Stated task
Give back an exact copy of the lines from the start of the material through the line bearing "END_NARROWER = 0.055". Include both ends and nothing else.

----- Data section -----

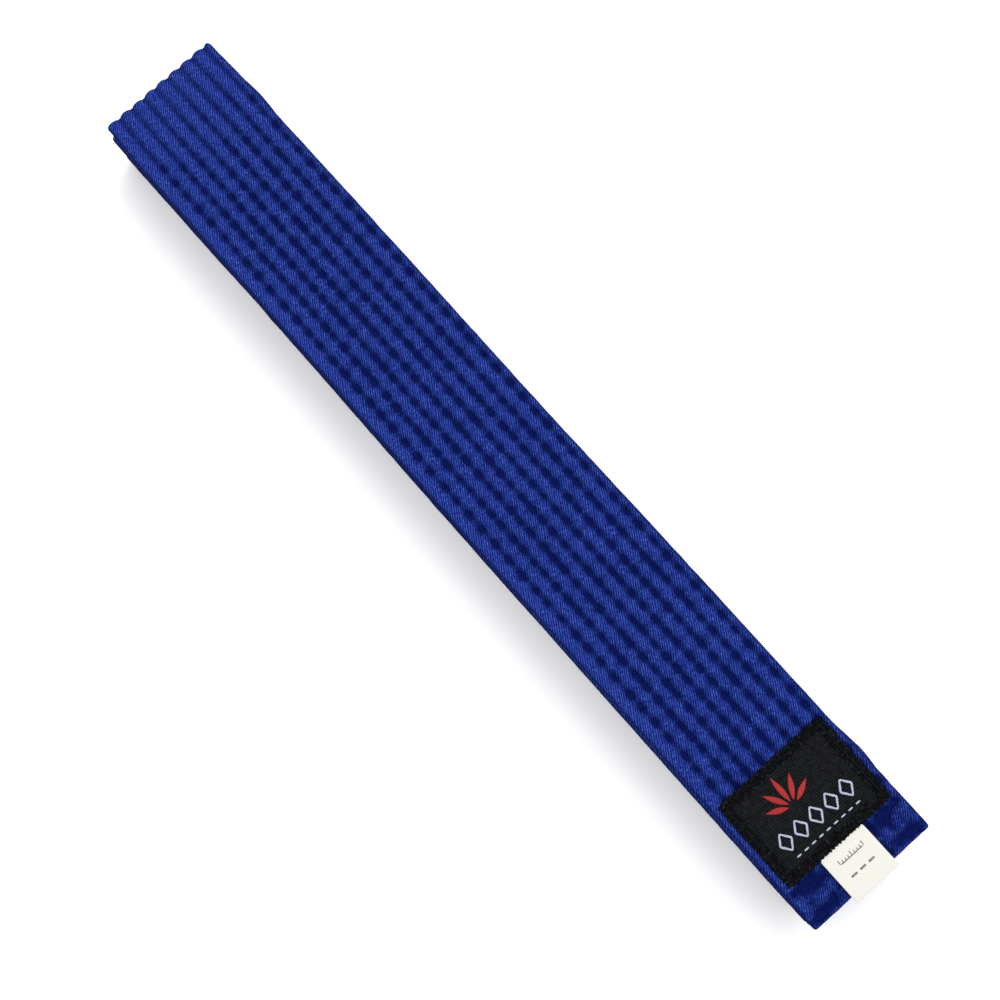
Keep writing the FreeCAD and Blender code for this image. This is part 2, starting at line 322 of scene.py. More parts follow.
def hem_pull(k, x, y, hem):
    """How deep the hem's stitches pull the cloth in, with small pleats where they gather it."""
    deep = 0
    for segment in hem_lines(k):
        away, along = to_segment(x, y, segment)
        pinch = 0.95 + 0.35 * math.cos(along * math.tau / HEM_STITCH)
        deep += hem * pinch * bump(away, HEM_GROOVE_WIDTH)
    for gather in GATHERS:
        spoke = Vector((x - panel_span(k)[1], y)) - Vector(gather)
        pleats = 0.5 + 0.5 * math.cos(PLEATS * math.atan2(spoke.y, spoke.x) + gather[1])
        deep += GATHER * bump(spoke.length, 1.7) + PLEAT * pleats * bump(spoke.length - 3, 2)
    return deep


def pull(k, x, y):
    """How deep the stitches pull the cloth in at a point, in millimetres, 0 on a crest."""
    hem = smooth((x - panel_span(k)[1] + HEM_LENGTH) / 4) if k in (1, LAYERS) else 0
    near_rows = [row for row in range(ROWS) if abs(y - ROW_Y[row]) <= PULL_REACH]
    deep = sum(row_pull(k, row, x, y - ROW_Y[row]) for row in near_rows) * (1 - 0.75 * hem)
    if hem:
        deep += hem_pull(k, x, y, hem)
    return min(deep, HALF_THICK * 1.05)


EDGE_ROUND = 1.45
EDGE_SPREAD = 0.08
SWELL = 0.1
THINNEST = 0.16
END_NARROWER = 0.055


def across_points():
    """Y of the section's points from -Y to +Y: close by each groove, wider on the crests."""
    edge = HALF_WIDTH + EDGE_SPREAD
    points = [-edge, -HALF_WIDTH + 0.12, -HALF_WIDTH + 0.65, ROW_Y[0] - 2.9]
    for row_y in ROW_Y:
        points += [row_y - 1.45, row_y - 0.45, row_y, row_y + 0.45, row_y + 1.45]
    points[-1] = ROW_Y[-1] + 1.2
    return points + [HALF_WIDTH - 0.6, HALF_WIDTH - 0.12, edge]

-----

Result below
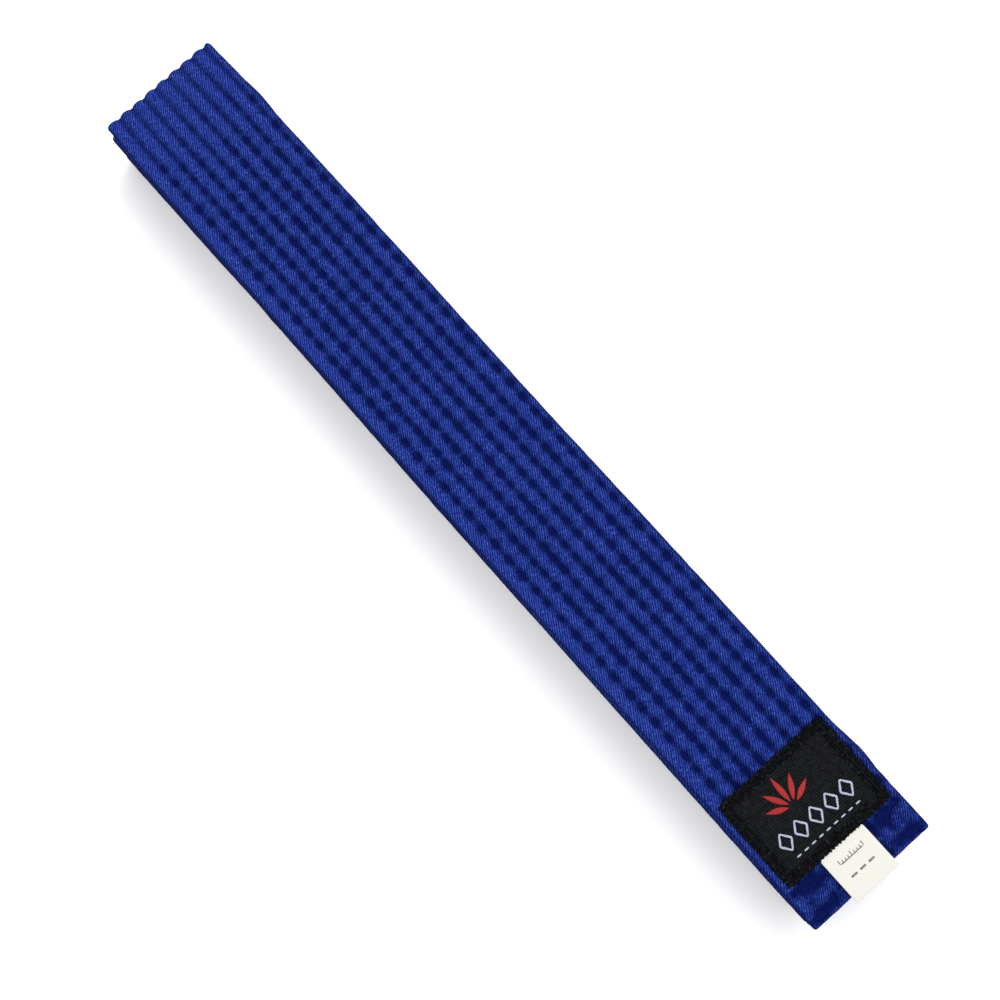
Keep writing the FreeCAD and Blender code for this image. This is part 2, starting at line 322 of scene.py. More parts follow.
def hem_pull(k, x, y, hem):
    """How deep the hem's stitches pull the cloth in, with small pleats where they gather it."""
    deep = 0
    for segment in hem_lines(k):
        away, along = to_segment(x, y, segment)
        pinch = 0.95 + 0.35 * math.cos(along * math.tau / HEM_STITCH)
        deep += hem * pinch * bump(away, HEM_GROOVE_WIDTH)
    for gather in GATHERS:
        spoke = Vector((x - panel_span(k)[1], y)) - Vector(gather)
        pleats = 0.5 + 0.5 * math.cos(PLEATS * math.atan2(spoke.y, spoke.x) + gather[1])
        deep += GATHER * bump(spoke.length, 1.7) + PLEAT * pleats * bump(spoke.length - 3, 2)
    return deep


def pull(k, x, y):
    """How deep the stitches pull the cloth in at a point, in millimetres, 0 on a crest."""
    hem = smooth((x - panel_span(k)[1] + HEM_LENGTH) / 4) if k in (1, LAYERS) else 0
    near_rows = [row for row in range(ROWS) if abs(y - ROW_Y[row]) <= PULL_REACH]
    deep = sum(row_pull(k, row, x, y - ROW_Y[row]) for row in near_rows) * (1 - 0.75 * hem)
    if hem:
        deep += hem_pull(k, x, y, hem)
    return min(deep, HALF_THICK * 1.05)


EDGE_ROUND = 1.45
EDGE_SPREAD = 0.08
SWELL = 0.1
THINNEST = 0.16
END_NARROWER = 0.055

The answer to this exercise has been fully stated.